No more recursion! It looks like magic, but of course all we are doing here is exactly what the recursive version of the program did, in the same order.

This illustrates a point I make often about the call stack: *its purpose is to tell you what is coming next, not what happened before!* The *only* relevant information on the call stack in the recursive version of our program is what the value of **after** is, since that is the function that is going to be called next; nothing else matters. Instead of using the call stack as an inefficient and bulky mechanism for storing a stack of **after**s, we can just, you know, store a stack of **after**s.

**Next time on FAIC**, we’ll look at a more advanced technique for removing a recursion in Python that very-long-time readers of my blog will recognize.

While it’s interesting to consider translating the call stack to a literal stack, what about the DP approach that permits recognition of the “bottom-up” tabulation, at the cost of some extra space?

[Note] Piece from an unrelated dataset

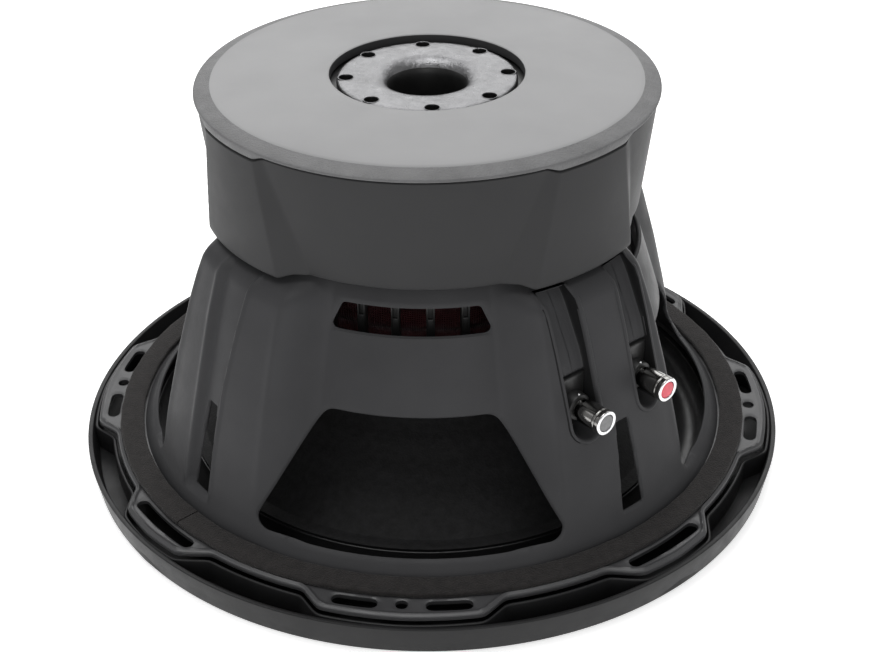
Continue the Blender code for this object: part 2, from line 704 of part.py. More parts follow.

My goal here was to solve the general problem of removing a single recursion, but you are certainly right that in some specific problems you can get big wins with dynamic programming; can you describe in more detail the sort of transformation you’re thinking about?

I’m not sure my brain was quite turned on all the way when I posted that comment; in the end, I think the transformation I considered is similar to yours. The difference is that, rather than a stack, I would have created a table of the values and computed up to n.

This has, to me, the advantage that the structure of the recursion is still visible, but the cost of its computation is a constant-time lookup.

Plus, it can be memoized/cached between calls, so that subsequent runs can take advantage of previous computations.

Not a complete removal of recursion, but if we look at the interesting part of the original problem (the choice when you are on an odd numbered space) and recognize that 5 is the best cost you will pay for any odd number beyond 10, and the worst you will pay for any odd number below 10. You can control the amount of recursion needed to reach an answer…

I apologize if this is not pythonic, (or not actually valid python, I have very little experience with the language and just typed it in here on the fly)

Here is where I acknowledge that I’m kinda dodging the point of article which is presenting a general pattern for removing recursion that could be applied to many recursive problems by replacing the helper functions. This will also fail if the cost to jump to 1 were changed from 5. In fact if it were changed to 7 or 8 there is no longer a simple threshold before which we can’t do worse than and beyond which we can’t do better than it.

I seem to have lost all the formatting and the less than symbols. Definitely not valid python as is ;). I also seem to have lost a few whole lines in the middle which held the actual recursion, and started a second version with all the recursion removed.

Yeah WordPress is bad about that. I mostly fixed it up.

Ah, good analysis. In the original SO posting the constant was actually given as a parameter to the problem, but I decided to simplify the problem for presentation reasons without analyzing whether that made the problem easier to solve or not! I’m glad someone did that work so I didn’t have to. 🙂

You should do a blog post explaining what implementation details you would have done differently.

Out of curiosity, what resources did you use to learn Python? I used Python Crash Course and Python Module of the Week. The book is available, but you can view the content on the authors website. https://pymotw.com/3/. You might find the chapter on Concurrency interesting. https://pymotw.com/3/concurrency.html

Re: resources: Mostly I read the source code of the CPython compiler, read lots of bug reports and PEPs, and got meetings with Python core team developers.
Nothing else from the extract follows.